Last week, Swift rereleased Red, her fourth studio album, as part of her project to reclaim ownership of her masters, and the reception has been rapturous across the board. Red was a hit the first time around by chart standards and was even nominated for album of the year at the Grammys, but it elicited eye rolls or indifference from music snobs. (Music publication Pitchfork didn't deign to review it for seven years.)

But the album, once seen primarily as fodder for gossip sites, is now being appreciated first and foremost for its artistry. Newer fans who weren't well-versed in Swift's pre-mainstream pop or pre-Folklore career are enjoying the revelatory experience of being freshly exposed to this sprawling record that contains many of her best-ever lyrics and deep cuts.

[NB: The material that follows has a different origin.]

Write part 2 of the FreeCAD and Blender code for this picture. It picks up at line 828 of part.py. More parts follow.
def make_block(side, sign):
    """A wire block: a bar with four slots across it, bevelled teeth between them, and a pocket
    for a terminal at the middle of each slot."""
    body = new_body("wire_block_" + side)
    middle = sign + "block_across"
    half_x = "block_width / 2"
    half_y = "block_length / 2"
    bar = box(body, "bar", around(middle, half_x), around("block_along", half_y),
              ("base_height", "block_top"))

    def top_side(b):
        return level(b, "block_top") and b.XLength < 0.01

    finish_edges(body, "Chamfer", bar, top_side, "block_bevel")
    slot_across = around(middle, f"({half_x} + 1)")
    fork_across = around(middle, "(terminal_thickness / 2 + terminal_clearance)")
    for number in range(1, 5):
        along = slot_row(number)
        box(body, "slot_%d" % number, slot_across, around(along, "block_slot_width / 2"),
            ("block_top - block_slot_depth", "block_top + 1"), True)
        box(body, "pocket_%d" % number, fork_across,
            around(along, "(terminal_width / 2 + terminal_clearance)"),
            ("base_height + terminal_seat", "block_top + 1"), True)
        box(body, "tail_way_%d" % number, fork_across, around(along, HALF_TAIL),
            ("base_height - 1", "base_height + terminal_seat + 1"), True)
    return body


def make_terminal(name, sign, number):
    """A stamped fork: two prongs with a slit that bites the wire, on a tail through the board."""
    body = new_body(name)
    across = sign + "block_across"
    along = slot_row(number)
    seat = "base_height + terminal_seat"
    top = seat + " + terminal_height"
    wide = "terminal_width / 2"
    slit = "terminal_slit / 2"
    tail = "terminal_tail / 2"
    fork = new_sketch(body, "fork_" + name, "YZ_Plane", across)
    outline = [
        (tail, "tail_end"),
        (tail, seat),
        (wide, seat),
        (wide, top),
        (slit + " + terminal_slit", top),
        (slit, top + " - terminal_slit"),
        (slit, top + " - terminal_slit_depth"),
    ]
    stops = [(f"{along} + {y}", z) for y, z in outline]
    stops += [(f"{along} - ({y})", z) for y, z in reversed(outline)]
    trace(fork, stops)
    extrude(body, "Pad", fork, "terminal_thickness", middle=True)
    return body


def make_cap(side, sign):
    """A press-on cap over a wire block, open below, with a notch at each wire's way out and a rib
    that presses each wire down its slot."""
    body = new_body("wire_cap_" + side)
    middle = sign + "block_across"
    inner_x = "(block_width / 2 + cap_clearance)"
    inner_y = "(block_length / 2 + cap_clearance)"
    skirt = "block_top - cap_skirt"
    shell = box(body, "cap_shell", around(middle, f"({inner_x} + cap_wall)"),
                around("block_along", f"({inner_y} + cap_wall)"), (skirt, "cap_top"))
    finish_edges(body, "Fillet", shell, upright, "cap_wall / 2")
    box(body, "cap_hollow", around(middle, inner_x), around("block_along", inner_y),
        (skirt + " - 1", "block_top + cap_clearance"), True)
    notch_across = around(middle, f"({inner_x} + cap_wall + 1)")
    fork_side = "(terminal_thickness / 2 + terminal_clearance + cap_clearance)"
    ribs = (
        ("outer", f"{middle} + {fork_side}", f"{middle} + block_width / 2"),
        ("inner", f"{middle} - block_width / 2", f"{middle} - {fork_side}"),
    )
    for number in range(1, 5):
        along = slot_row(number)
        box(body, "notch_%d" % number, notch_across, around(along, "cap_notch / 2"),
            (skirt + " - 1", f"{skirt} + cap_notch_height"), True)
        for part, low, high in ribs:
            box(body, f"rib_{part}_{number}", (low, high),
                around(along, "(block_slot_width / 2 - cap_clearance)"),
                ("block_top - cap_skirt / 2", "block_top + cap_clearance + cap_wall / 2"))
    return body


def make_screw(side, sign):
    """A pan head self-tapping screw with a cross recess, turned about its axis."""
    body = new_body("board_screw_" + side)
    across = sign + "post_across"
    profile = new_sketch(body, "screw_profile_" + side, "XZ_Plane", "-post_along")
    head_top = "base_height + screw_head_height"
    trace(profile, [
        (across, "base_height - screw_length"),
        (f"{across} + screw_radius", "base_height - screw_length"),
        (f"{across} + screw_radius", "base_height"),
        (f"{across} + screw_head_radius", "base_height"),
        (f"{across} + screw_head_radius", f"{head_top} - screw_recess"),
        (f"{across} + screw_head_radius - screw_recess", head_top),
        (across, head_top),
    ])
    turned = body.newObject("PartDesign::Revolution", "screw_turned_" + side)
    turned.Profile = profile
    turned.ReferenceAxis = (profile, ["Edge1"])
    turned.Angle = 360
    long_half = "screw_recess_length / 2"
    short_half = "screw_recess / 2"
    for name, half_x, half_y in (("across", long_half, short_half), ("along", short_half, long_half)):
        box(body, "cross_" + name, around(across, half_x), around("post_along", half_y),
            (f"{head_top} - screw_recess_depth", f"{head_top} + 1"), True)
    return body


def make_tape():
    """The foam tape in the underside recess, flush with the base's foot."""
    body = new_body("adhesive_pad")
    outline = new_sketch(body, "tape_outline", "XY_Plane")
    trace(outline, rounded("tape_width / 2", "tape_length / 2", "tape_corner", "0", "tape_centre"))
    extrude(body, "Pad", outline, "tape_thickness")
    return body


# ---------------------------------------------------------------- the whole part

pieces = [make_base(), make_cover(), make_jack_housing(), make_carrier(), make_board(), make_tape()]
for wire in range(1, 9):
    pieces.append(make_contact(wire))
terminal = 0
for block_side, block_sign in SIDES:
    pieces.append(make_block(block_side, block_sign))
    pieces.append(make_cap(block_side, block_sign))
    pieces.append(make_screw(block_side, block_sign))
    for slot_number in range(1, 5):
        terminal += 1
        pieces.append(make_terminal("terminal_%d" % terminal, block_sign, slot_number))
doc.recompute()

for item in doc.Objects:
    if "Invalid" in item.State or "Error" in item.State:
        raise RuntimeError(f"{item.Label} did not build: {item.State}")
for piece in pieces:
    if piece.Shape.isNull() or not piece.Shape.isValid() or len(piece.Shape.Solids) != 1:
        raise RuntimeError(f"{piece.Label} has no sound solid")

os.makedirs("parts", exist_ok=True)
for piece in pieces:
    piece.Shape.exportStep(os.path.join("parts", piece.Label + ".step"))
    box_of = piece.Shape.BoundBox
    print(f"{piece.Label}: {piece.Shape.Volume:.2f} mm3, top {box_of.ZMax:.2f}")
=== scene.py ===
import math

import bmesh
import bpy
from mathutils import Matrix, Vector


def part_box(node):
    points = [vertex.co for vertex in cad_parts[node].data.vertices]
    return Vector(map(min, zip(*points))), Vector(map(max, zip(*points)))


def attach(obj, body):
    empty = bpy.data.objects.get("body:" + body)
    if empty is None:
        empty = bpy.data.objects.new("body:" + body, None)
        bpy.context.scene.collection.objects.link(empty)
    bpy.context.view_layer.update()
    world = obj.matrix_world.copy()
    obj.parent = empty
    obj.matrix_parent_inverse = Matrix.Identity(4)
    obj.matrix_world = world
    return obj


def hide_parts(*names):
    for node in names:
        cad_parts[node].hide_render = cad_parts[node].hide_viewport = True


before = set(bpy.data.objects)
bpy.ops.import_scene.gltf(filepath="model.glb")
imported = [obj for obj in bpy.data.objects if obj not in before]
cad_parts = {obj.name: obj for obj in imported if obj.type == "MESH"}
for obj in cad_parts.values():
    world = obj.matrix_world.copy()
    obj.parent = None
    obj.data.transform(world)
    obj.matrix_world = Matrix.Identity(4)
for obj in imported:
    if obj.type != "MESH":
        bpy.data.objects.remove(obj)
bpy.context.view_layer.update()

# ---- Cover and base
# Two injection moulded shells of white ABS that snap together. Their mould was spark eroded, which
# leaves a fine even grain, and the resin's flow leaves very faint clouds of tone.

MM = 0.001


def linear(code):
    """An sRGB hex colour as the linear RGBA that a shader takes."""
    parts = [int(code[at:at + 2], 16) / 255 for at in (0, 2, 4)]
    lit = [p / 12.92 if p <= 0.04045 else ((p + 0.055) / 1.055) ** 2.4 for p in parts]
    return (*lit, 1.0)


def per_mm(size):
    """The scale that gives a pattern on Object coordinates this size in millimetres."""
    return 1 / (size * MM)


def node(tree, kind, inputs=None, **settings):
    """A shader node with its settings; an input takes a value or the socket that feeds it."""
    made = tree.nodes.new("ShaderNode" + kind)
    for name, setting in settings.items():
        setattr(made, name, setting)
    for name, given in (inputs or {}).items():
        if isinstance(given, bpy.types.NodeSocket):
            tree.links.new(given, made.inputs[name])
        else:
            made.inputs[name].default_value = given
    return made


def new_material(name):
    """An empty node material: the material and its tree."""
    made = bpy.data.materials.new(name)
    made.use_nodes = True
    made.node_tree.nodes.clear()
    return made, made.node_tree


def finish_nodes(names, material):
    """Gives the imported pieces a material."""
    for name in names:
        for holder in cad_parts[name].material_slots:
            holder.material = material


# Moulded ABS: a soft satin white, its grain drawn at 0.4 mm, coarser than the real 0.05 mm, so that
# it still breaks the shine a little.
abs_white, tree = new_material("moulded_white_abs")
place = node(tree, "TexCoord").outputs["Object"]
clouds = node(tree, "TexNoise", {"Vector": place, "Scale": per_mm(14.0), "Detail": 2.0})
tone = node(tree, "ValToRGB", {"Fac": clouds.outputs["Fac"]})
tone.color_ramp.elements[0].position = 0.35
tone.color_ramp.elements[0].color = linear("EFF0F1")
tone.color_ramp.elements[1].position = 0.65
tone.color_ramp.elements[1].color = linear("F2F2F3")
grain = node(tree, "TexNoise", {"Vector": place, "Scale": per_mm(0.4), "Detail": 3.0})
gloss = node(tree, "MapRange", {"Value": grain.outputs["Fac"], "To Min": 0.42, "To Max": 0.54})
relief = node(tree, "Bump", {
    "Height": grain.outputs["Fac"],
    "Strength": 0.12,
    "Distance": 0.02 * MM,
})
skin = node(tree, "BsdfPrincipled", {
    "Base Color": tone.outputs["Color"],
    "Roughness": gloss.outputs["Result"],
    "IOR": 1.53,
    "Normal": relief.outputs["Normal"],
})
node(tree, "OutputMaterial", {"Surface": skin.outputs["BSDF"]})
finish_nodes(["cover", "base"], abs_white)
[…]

This wholehearted embrace of Red makes it apparent just how different the entertainment industry is in 2021 compared with 2012. With the advent of the #MeToo movement, it feels like there's been collective growth in the way we're able to identify and call out sexism when we see it.

Many of Swift's newer fans are also now humbly holding up their hands after grappling with the uncomfortable truth that their misogyny -- internalized or otherwise -- previously got in their way. The media messaging that made Swift into the butt of every joke for daring to be vulnerable, that saw her being slut-shamed on her journey to finding a happy, healthy relationship, made them write her off before even listening to her. Looks like they know that now.

But this isn't a universal mea culpa moment. Unfortunately, not all of the sexist criticism of Swift has disappeared. On Twitter and elsewhere online, Swift has been called "unhealthy" and "bitter," and accused of tearing people down. These accusations largely come from people spouting inaccurate information about her holding a grudge over an old relationship (as if she didn't write Red, in its entirety, years ago) and painting a false narrative around an entire album (while only really talking about one song). 

As a fan who had to watch this cycle of misogynistic criticism play out once already, it's uncomfortable and frustrating to see the same tired arguments being used to try to undermine Swift's artistry and success as though the past nine years didn't happen.

I'm not letting it ruin my fun, though. It's important not to let the bad-faith arguments overshadow what this moment is really about -- a celebration of Swift owning this vitally important work. Red foreshadows all the music Swift has made since and allowed those looking closely enough to get a glimpse of the multifaceted artist she knew she could become.

When it failed to take home the Grammy, Swift put Red's failure down to a lack of "sonic cohesion" (which explains why she followed it up with the very cohesive 1989). But this was an era of experimentation that hinted at the way Swift would come to transcend genre to successfully collaborate with musicians across the spectrum. Red is loosely classed as a country-pop crossover album, but its influences range from dub-step to indie, and would be better understood as a sonic stretching of wings (especially as the rerecording includes the addition of 10 new "from the vault" tracks that were written for the album but ultimately didn't make the original).

It hinted too at the way she would take the sorrow and joy of others and make something beautiful out of them (Ronan and Starlight). It showed us how she would poignantly muse over the passage of time and the meaning of legacy (Nothing New, The Lucky One) with the acuity of someone three times her age. There's an agelessness to the writing on Red that would make Swift's exact age hard to pinpoint had she not anchored it in her 22nd year with the song 22.

There was heartbreak, yes, but there was also the blossoming of new love (Begin Again, Everything Has Changed, Holy Ground), the pain specific to long-distance relationships (Come Back, Be Here…) and the rewards to be found in letting your guard down (Stay, Stay, Stay). Looking at the volume of songs alone, it showed us how prolific she could and would be under pressure. (See also Folklore and Evermore.)

Almost a decade on, Swift has fulfilled everything she promised on this album and so much more. Listening to the rerecording of Red in 2021 is like reading a list in her dream journal of everything she hoped to become and accomplish and finding every item ticked off. It's made all the better by her palpable glee -- at taking ownership of her work, at reconnecting with her fanbase, at finding happiness, contentment and creative fulfillment in her own life.

And so to the question of who is playing the victim here. Who is really holding an outdated grudge? Who is really bitter? It's certainly not Swift, who is quite the epitome of living one's best life right now. I've come across a few people in my travels around the internet who might fit these descriptions, but history is already reflecting badly on them and their lack of generosity. The same will not be said of Taylor Swift, who at only 31, already boasts an enviable legacy worthy of 13 lifetimes and more.